Problem to work on:
Write out the data again in full, exactly as it reads.

Collected data:
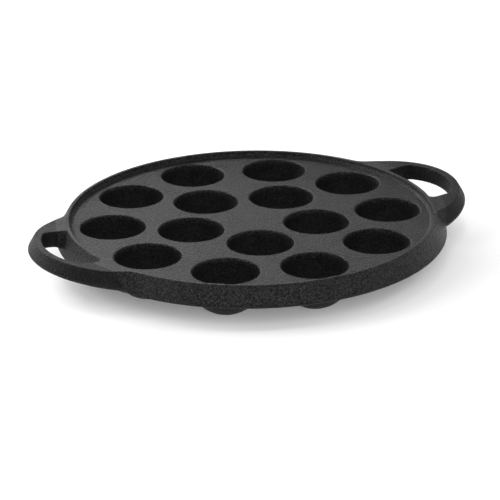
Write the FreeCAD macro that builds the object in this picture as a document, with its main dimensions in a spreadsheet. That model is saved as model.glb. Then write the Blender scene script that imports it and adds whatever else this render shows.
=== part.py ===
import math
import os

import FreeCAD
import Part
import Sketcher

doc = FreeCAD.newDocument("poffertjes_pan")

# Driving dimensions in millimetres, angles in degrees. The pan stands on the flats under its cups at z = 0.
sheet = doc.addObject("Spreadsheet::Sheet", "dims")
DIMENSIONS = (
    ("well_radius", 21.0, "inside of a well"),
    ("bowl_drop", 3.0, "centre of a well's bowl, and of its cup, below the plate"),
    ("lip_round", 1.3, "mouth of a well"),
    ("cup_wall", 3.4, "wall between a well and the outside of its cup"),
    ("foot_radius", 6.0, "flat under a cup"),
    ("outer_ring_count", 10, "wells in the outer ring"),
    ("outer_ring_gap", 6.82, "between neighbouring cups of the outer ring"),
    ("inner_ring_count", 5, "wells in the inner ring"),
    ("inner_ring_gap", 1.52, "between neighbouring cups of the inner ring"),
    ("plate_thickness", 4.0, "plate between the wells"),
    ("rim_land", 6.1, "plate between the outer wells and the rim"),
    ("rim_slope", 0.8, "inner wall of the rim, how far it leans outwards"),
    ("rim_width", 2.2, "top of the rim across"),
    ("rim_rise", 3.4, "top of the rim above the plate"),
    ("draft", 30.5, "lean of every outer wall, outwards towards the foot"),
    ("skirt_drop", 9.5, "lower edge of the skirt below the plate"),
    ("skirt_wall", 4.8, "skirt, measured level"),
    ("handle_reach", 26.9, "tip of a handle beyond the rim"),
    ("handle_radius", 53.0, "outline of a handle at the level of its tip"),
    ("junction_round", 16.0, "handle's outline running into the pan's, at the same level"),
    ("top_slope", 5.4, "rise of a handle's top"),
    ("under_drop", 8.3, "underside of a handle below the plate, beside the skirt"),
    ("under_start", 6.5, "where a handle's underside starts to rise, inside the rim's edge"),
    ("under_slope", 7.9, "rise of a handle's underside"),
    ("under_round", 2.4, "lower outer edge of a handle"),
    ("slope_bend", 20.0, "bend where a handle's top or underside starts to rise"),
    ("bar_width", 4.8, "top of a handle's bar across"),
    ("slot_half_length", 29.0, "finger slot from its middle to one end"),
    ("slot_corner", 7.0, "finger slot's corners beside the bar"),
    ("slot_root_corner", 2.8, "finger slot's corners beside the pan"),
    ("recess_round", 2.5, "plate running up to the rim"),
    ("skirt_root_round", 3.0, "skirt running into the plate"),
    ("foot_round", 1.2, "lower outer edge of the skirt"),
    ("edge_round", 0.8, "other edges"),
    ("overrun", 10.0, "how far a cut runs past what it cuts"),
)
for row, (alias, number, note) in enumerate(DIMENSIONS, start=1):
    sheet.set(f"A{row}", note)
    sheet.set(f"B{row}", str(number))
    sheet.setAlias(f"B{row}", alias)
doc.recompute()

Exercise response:
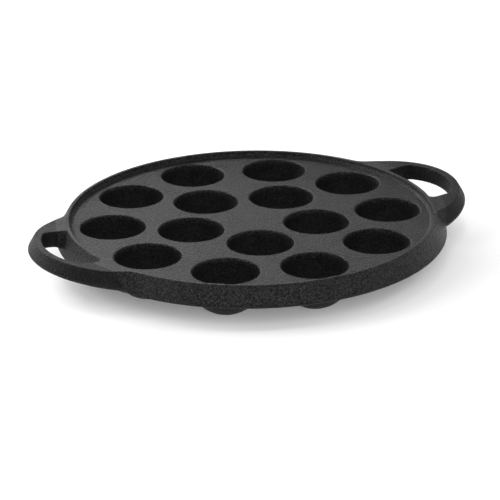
Write the FreeCAD macro that builds the object in this picture as a document, with its main dimensions in a spreadsheet. That model is saved as model.glb. Then write the Blender scene script that imports it and adds whatever else this render shows.
=== part.py ===
import math
import os

import FreeCAD
import Part
import Sketcher

doc = FreeCAD.newDocument("poffertjes_pan")

# Driving dimensions in millimetres, angles in degrees. The pan stands on the flats under its cups at z = 0.
sheet = doc.addObject("Spreadsheet::Sheet", "dims")
DIMENSIONS = (
    ("well_radius", 21.0, "inside of a well"),
    ("bowl_drop", 3.0, "centre of a well's bowl, and of its cup, below the plate"),
    ("lip_round", 1.3, "mouth of a well"),
    ("cup_wall", 3.4, "wall between a well and the outside of its cup"),
    ("foot_radius", 6.0, "flat under a cup"),
    ("outer_ring_count", 10, "wells in the outer ring"),
    ("outer_ring_gap", 6.82, "between neighbouring cups of the outer ring"),
    ("inner_ring_count", 5, "wells in the inner ring"),
    ("inner_ring_gap", 1.52, "between neighbouring cups of the inner ring"),
    ("plate_thickness", 4.0, "plate between the wells"),
    ("rim_land", 6.1, "plate between the outer wells and the rim"),
    ("rim_slope", 0.8, "inner wall of the rim, how far it leans outwards"),
    ("rim_width", 2.2, "top of the rim across"),
    ("rim_rise", 3.4, "top of the rim above the plate"),
    ("draft", 30.5, "lean of every outer wall, outwards towards the foot"),
    ("skirt_drop", 9.5, "lower edge of the skirt below the plate"),
    ("skirt_wall", 4.8, "skirt, measured level"),
    ("handle_reach", 26.9, "tip of a handle beyond the rim"),
    ("handle_radius", 53.0, "outline of a handle at the level of its tip"),
    ("junction_round", 16.0, "handle's outline running into the pan's, at the same level"),
    ("top_slope", 5.4, "rise of a handle's top"),
    ("under_drop", 8.3, "underside of a handle below the plate, beside the skirt"),
    ("under_start", 6.5, "where a handle's underside starts to rise, inside the rim's edge"),
    ("under_slope", 7.9, "rise of a handle's underside"),
    ("under_round", 2.4, "lower outer edge of a handle"),
    ("slope_bend", 20.0, "bend where a handle's top or underside starts to rise"),
    ("bar_width", 4.8, "top of a handle's bar across"),
    ("slot_half_length", 29.0, "finger slot from its middle to one end"),
    ("slot_corner", 7.0, "finger slot's corners beside the bar"),
    ("slot_root_corner", 2.8, "finger slot's corners beside the pan"),
    ("recess_round", 2.5, "plate running up to the rim"),
    ("skirt_root_round", 3.0, "skirt running into the plate"),
    ("foot_round", 1.2, "lower outer edge of the skirt"),
    ("edge_round", 0.8, "other edges"),
    ("overrun", 10.0, "how far a cut runs past what it cuts"),
)
for row, (alias, number, note) in enumerate(DIMENSIONS, start=1):
    sheet.set(f"A{row}", note)
    sheet.set(f"B{row}", str(number))
    sheet.setAlias(f"B{row}", alias)
doc.recompute()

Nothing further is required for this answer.